------ SUPPLIED INFORMATION ------

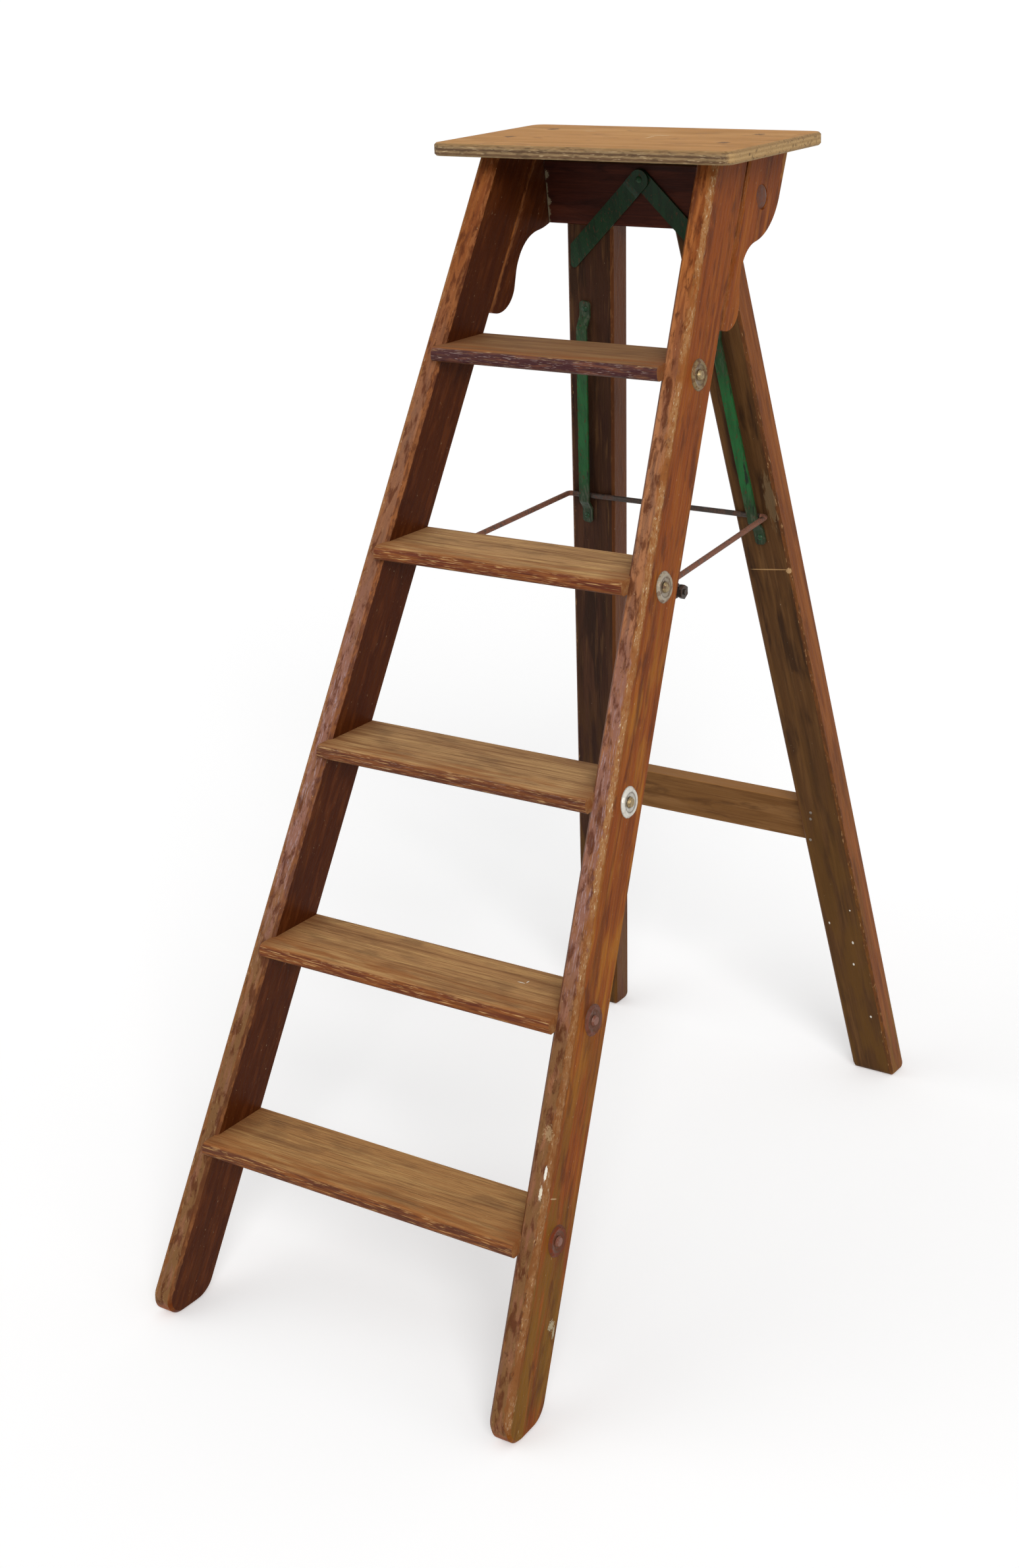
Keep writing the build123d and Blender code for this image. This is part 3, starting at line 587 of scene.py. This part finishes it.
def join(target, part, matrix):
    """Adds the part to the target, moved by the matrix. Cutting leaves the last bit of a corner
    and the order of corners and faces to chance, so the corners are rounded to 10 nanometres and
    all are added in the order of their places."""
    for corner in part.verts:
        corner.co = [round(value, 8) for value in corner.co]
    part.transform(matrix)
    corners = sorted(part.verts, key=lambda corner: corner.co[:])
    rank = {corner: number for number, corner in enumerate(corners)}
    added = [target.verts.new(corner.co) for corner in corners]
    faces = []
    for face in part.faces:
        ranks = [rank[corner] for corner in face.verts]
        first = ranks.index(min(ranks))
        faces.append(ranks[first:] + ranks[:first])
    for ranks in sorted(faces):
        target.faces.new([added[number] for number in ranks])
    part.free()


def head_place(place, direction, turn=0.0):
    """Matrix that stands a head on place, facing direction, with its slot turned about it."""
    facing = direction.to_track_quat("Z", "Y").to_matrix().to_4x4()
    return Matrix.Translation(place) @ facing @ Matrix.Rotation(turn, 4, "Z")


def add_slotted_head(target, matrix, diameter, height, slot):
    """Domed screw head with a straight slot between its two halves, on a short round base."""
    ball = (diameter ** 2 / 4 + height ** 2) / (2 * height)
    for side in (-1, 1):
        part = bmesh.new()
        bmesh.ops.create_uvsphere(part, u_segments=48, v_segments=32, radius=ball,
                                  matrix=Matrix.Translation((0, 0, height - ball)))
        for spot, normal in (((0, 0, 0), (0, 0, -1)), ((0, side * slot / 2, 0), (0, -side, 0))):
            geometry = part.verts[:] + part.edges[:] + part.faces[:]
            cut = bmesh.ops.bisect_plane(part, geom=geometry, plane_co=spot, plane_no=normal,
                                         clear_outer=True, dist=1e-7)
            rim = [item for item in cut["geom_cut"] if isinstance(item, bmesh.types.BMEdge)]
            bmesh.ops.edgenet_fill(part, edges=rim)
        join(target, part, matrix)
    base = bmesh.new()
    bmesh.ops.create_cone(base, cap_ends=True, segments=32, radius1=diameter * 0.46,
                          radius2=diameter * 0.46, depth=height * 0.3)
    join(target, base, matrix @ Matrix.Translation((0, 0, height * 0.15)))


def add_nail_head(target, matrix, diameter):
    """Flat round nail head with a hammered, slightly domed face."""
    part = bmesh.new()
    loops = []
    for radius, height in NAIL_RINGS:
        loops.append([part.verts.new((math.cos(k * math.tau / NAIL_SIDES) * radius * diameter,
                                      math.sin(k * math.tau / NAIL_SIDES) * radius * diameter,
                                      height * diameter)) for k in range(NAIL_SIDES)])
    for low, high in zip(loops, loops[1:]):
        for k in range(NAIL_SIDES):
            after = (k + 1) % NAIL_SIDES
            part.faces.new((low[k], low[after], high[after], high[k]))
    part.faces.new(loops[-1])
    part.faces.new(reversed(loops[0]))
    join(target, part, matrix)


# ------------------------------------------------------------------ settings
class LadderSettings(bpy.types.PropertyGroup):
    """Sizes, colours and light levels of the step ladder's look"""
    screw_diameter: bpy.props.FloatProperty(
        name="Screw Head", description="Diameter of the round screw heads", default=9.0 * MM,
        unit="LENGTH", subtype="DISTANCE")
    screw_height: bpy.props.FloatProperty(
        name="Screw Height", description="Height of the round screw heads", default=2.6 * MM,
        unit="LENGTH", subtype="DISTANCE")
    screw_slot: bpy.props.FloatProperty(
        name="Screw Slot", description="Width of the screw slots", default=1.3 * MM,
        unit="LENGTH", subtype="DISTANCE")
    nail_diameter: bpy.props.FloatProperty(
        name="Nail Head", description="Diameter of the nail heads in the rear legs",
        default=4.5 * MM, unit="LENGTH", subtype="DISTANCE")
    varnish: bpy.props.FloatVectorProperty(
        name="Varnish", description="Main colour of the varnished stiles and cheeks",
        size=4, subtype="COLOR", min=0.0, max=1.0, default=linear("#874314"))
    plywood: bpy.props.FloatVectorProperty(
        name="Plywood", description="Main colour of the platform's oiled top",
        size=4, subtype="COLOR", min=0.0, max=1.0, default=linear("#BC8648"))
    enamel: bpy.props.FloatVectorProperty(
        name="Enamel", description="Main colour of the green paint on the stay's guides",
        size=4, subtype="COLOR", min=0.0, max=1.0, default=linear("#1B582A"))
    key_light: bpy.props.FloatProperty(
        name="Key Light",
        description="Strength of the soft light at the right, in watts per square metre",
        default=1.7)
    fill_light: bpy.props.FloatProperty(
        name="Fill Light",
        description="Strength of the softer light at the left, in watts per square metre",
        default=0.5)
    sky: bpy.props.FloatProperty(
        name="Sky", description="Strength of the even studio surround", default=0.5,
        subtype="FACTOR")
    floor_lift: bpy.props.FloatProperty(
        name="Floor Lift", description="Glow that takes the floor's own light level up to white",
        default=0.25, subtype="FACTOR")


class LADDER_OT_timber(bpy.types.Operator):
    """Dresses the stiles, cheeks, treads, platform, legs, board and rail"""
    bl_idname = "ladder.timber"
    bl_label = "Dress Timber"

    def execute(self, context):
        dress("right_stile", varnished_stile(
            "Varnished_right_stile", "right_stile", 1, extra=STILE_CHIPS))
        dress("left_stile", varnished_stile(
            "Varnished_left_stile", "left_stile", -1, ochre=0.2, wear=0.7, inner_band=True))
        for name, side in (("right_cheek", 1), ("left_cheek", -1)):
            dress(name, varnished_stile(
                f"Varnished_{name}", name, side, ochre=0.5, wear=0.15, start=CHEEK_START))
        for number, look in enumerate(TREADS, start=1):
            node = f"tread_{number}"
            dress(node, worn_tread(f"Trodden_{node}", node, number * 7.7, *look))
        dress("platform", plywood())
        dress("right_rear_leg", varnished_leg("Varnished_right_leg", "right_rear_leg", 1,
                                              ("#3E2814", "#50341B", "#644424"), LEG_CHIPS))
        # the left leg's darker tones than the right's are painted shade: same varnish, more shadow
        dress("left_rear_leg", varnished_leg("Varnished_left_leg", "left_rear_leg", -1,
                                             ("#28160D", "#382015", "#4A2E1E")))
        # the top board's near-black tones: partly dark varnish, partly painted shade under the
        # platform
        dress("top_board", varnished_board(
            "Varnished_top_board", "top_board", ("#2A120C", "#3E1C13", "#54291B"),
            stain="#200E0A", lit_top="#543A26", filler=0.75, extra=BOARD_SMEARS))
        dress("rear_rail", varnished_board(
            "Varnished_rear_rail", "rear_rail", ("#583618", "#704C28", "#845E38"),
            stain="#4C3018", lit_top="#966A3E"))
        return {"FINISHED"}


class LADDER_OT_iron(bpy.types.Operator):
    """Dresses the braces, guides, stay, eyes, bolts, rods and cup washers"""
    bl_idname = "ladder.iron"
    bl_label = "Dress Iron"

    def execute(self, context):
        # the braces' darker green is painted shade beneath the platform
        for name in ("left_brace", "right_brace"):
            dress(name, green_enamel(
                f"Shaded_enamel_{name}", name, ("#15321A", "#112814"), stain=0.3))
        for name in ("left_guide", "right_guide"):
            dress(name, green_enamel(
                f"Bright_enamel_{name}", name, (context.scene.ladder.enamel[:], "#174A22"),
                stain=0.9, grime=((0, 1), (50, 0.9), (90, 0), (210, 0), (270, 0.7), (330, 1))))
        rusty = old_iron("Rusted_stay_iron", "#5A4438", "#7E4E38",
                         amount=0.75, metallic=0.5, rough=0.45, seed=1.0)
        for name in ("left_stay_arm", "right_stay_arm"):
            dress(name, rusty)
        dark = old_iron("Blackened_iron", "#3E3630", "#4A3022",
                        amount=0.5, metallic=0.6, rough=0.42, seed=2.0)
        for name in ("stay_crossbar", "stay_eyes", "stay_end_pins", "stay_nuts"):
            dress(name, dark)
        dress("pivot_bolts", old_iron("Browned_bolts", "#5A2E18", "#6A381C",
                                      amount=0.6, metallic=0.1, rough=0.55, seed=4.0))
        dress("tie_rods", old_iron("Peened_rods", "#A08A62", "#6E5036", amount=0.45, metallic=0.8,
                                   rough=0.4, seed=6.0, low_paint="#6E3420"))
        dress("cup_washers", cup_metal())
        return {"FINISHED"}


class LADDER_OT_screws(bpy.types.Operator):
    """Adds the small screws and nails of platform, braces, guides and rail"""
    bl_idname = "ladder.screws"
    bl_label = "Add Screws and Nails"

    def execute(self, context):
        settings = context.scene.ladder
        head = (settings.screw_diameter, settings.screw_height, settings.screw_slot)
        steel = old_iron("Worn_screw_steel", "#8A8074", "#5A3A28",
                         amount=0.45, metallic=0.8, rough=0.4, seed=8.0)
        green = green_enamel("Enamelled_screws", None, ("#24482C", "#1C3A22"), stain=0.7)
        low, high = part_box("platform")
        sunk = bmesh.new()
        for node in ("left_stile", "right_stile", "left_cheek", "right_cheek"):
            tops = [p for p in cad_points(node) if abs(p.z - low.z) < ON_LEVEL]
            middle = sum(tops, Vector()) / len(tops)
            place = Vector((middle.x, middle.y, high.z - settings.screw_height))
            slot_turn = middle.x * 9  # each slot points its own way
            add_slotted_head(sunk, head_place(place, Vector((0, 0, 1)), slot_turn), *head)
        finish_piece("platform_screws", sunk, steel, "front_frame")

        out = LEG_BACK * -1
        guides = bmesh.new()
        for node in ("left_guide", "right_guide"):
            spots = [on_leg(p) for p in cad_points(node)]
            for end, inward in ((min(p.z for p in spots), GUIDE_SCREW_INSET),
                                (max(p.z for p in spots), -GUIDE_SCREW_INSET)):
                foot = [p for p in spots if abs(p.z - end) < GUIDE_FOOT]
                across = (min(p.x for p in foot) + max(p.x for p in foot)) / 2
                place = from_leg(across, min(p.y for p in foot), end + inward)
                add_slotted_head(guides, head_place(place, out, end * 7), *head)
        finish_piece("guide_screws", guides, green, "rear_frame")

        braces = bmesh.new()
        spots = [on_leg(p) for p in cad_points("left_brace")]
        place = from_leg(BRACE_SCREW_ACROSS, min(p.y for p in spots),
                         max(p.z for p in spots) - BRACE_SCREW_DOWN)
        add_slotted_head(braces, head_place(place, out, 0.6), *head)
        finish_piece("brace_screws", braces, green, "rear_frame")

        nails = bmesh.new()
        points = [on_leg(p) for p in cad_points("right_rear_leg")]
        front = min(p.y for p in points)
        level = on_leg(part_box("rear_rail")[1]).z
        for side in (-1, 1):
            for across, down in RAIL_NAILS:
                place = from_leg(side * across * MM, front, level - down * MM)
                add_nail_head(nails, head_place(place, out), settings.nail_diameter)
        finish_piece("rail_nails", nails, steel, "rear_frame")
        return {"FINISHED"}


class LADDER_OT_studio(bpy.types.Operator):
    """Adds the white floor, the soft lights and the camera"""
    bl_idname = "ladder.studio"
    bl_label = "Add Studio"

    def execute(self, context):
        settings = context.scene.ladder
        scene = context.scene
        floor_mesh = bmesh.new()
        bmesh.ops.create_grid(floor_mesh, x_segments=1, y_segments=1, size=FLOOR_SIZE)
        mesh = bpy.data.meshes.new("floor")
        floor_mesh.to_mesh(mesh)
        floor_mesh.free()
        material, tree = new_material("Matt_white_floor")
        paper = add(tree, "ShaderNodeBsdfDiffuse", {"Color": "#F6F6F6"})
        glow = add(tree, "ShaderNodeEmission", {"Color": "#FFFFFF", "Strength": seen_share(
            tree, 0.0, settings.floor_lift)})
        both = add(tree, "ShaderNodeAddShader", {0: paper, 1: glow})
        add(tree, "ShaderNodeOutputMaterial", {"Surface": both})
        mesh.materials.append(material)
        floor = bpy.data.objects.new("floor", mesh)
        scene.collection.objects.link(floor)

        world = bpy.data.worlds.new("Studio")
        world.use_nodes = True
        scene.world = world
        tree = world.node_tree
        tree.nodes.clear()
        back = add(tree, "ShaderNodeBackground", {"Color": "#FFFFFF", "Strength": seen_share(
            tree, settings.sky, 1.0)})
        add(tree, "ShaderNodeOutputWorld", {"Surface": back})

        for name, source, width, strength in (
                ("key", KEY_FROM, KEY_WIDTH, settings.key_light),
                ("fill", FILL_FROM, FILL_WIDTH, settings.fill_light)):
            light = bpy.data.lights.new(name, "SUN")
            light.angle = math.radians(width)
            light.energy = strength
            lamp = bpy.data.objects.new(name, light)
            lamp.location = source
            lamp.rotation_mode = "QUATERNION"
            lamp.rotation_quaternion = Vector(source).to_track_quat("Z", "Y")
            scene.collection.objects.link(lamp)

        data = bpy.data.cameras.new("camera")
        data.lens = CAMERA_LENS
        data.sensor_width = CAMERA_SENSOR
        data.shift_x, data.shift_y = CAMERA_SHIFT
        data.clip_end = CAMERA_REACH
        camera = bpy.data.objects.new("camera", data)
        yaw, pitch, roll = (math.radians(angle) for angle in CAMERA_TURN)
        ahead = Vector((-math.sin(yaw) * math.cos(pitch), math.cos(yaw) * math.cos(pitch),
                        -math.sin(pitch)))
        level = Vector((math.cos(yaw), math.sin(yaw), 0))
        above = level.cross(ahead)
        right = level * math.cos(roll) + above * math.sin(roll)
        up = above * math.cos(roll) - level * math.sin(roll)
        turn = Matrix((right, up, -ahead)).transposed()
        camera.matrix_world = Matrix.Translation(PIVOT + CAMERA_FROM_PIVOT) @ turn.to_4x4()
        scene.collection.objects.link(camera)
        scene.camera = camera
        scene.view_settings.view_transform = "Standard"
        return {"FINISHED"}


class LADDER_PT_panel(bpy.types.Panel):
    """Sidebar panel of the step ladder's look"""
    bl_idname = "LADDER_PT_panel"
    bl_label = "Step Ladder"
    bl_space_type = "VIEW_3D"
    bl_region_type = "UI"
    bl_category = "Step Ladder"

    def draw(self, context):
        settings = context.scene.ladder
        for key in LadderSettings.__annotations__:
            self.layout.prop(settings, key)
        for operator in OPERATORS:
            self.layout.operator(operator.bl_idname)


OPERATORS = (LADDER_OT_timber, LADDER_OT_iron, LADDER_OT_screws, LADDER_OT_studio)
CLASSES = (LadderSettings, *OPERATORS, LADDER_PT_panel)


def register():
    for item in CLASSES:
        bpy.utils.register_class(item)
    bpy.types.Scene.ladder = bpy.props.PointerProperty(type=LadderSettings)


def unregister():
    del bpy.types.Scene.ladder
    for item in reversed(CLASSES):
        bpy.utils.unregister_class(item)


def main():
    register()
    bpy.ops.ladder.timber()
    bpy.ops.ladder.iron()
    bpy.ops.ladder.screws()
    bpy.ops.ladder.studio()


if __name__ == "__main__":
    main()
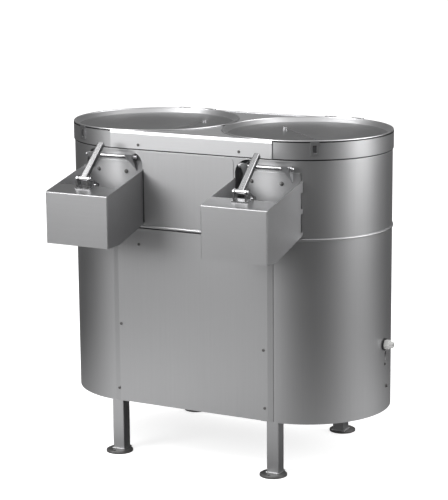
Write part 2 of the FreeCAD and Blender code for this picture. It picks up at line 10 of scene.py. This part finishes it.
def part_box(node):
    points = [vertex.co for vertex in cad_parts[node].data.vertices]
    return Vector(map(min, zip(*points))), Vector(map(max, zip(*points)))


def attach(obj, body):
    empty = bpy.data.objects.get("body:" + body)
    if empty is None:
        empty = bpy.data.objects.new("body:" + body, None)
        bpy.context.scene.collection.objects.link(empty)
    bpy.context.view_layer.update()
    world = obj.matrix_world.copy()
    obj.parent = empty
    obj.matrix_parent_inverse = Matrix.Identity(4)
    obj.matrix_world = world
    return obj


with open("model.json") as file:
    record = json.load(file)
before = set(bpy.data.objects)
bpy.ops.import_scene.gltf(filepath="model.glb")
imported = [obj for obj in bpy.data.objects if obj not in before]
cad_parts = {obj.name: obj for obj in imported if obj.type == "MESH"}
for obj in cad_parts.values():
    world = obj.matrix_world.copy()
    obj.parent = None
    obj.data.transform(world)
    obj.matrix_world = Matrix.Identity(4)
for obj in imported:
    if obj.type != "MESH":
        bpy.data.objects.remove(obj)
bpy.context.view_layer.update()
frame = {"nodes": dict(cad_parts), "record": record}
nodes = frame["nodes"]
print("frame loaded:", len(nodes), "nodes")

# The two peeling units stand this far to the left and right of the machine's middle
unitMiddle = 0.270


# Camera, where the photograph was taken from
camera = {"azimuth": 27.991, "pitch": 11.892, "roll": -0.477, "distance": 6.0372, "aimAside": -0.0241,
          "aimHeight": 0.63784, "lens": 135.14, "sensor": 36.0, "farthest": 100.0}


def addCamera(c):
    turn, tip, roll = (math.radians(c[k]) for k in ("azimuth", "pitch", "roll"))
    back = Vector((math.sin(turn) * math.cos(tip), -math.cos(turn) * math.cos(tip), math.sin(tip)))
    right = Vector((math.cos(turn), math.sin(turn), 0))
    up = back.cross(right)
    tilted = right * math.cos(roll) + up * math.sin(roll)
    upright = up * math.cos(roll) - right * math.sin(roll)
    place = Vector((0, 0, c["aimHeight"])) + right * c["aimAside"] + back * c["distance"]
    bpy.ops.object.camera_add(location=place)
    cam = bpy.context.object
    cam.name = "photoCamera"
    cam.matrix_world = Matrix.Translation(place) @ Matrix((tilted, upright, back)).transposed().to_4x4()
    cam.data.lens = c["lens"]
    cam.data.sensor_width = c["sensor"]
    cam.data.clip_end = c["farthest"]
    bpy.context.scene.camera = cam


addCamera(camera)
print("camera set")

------

Return only the lines spanning from the first line of the material through the line with "return Matrix.Translation(place) @", copied exactly, both ends kept.

## [TASK RESPONSE]
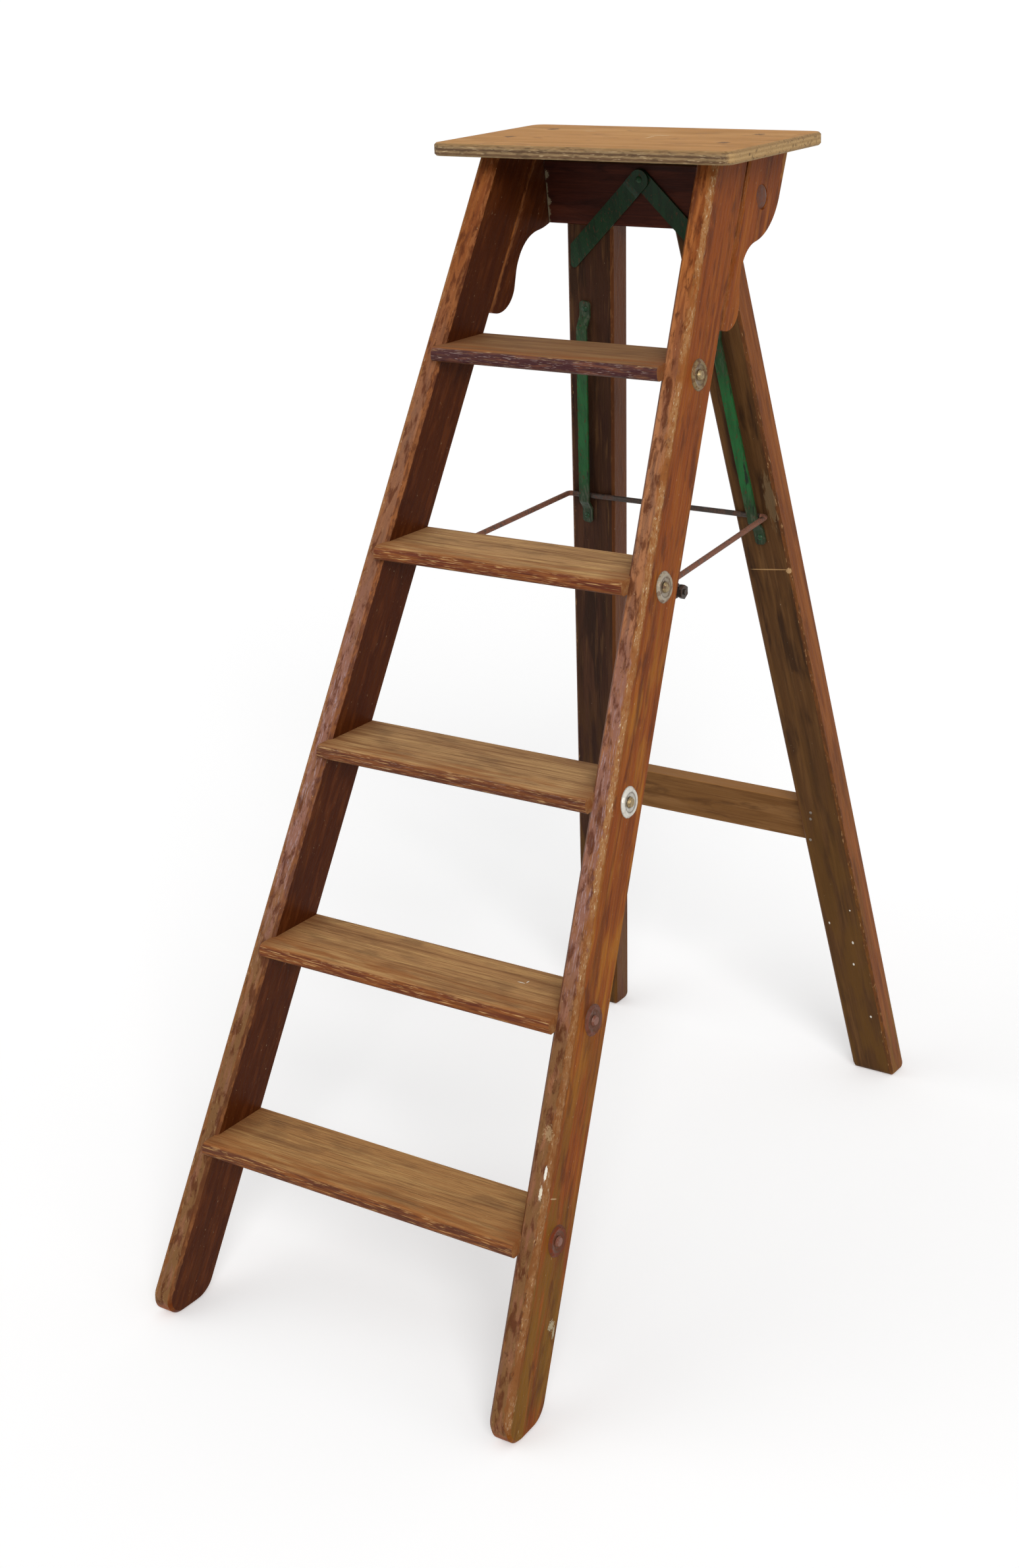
Keep writing the build123d and Blender code for this image. This is part 3, starting at line 587 of scene.py. This part finishes it.
def join(target, part, matrix):
    """Adds the part to the target, moved by the matrix. Cutting leaves the last bit of a corner
    and the order of corners and faces to chance, so the corners are rounded to 10 nanometres and
    all are added in the order of their places."""
    for corner in part.verts:
        corner.co = [round(value, 8) for value in corner.co]
    part.transform(matrix)
    corners = sorted(part.verts, key=lambda corner: corner.co[:])
    rank = {corner: number for number, corner in enumerate(corners)}
    added = [target.verts.new(corner.co) for corner in corners]
    faces = []
    for face in part.faces:
        ranks = [rank[corner] for corner in face.verts]
        first = ranks.index(min(ranks))
        faces.append(ranks[first:] + ranks[:first])
    for ranks in sorted(faces):
        target.faces.new([added[number] for number in ranks])
    part.free()


def head_place(place, direction, turn=0.0):
    """Matrix that stands a head on place, facing direction, with its slot turned about it."""
    facing = direction.to_track_quat("Z", "Y").to_matrix().to_4x4()
    return Matrix.Translation(place) @ facing @ Matrix.Rotation(turn, 4, "Z")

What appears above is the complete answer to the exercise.